With sharded locking, we can hold the lock across the entire operation to ensure atomicity.
/// Atomic "Get or Insert"
/// Returns the value if it exists, or initializes and returns it if it doesn't.
pub fn get_or_insert_with<F>(&self, key: K, init: F) -> V
where
F: FnOnce() -> V,
{
let idx = self.get_shard_index(&key);
// Fast path: Try to read with a shared lock (cheap)
{
let shard = self.shards[idx].read().unwrap();
if let Some(val) = shard.get(&key) {
return val.clone();
}
}
// Read lock is dropped here
// Slow path: Upgrade to write lock
let mut shard = self.shards[idx].write().unwrap();
// Double-Check: Another thread might have inserted while we were upgrading locks
if let Some(val) = shard.get(&key) {
return val.clone();
}
let new_val = init();
shard.insert(key, new_val.clone());
new_val
}
This pattern—Double-Checked Locking—is crucial here. We first check with a cheap read lock. If the key is missing, we drop the read lock and acquire a write lock. Once inside the write lock, we must check again because another thread could have raced us to insert the value.
4. Conclusion
Sharded locking teaches a vital lesson in systems design: Rather than chasing the complexity of lock-free algorithms, we can often achieve excellent performance simply by reducing lock granularity.

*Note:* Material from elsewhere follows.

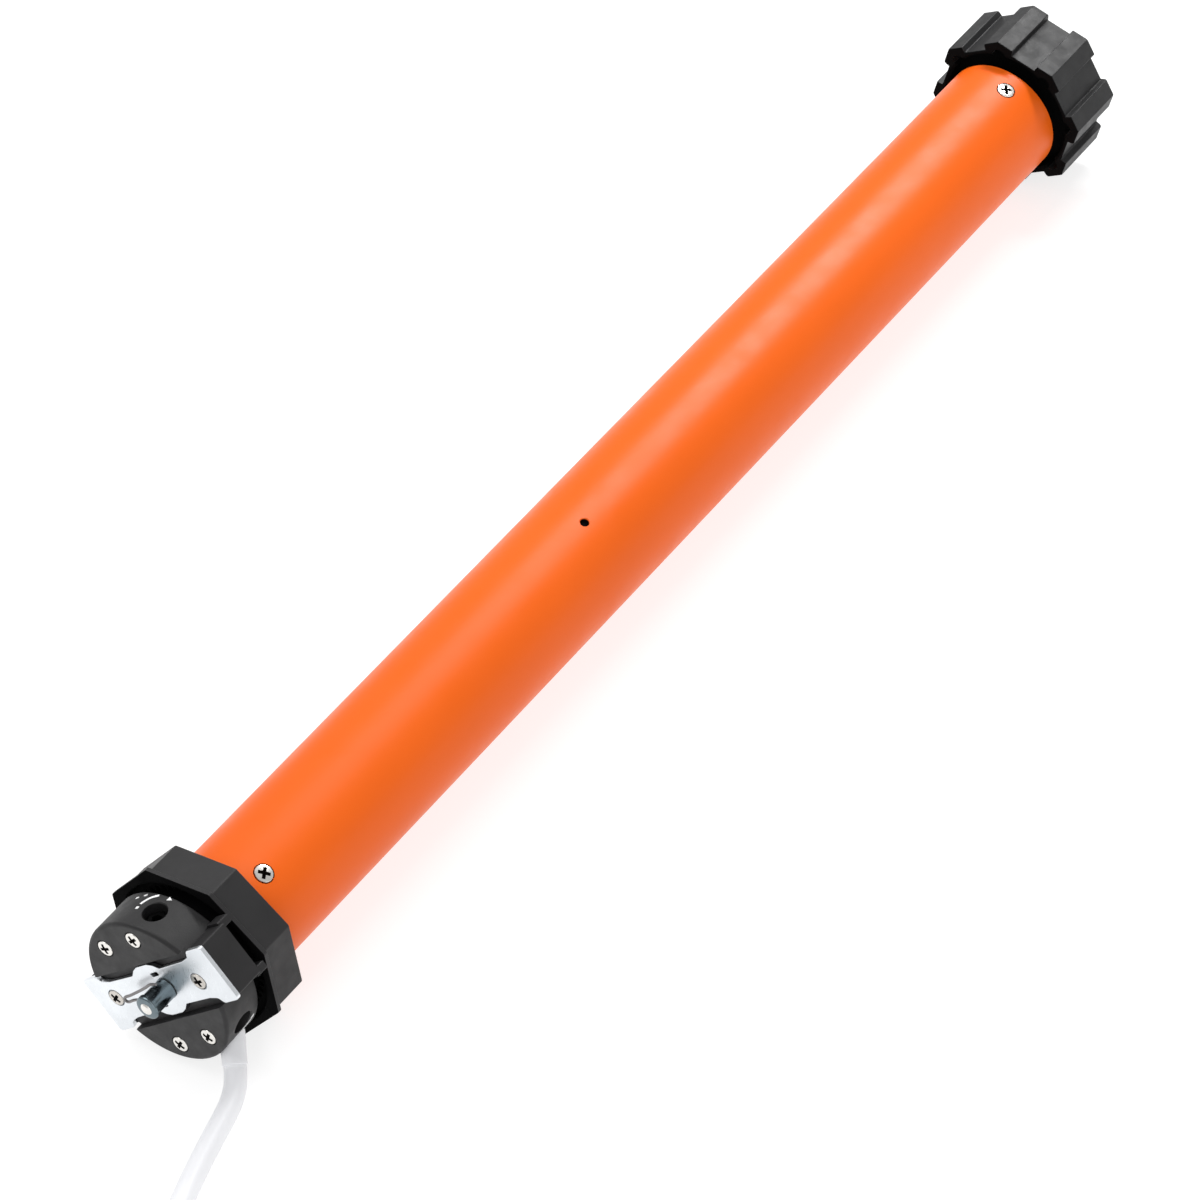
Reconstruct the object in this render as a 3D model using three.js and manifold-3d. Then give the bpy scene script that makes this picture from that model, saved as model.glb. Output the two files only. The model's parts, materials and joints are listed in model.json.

While modern production libraries like Java's ConcurrentHashMap or Rust's DashMap employ even more sophisticated techniques (like bucket-level locking or lock-free reads), the underlying sharding principle remains the same.
For many custom concurrent caching needs, a simple Vec<RwLock<HashMap>> implementation like this—often under 100 lines of code—provides a robust, high-performance solution without the headaches of unsafe code.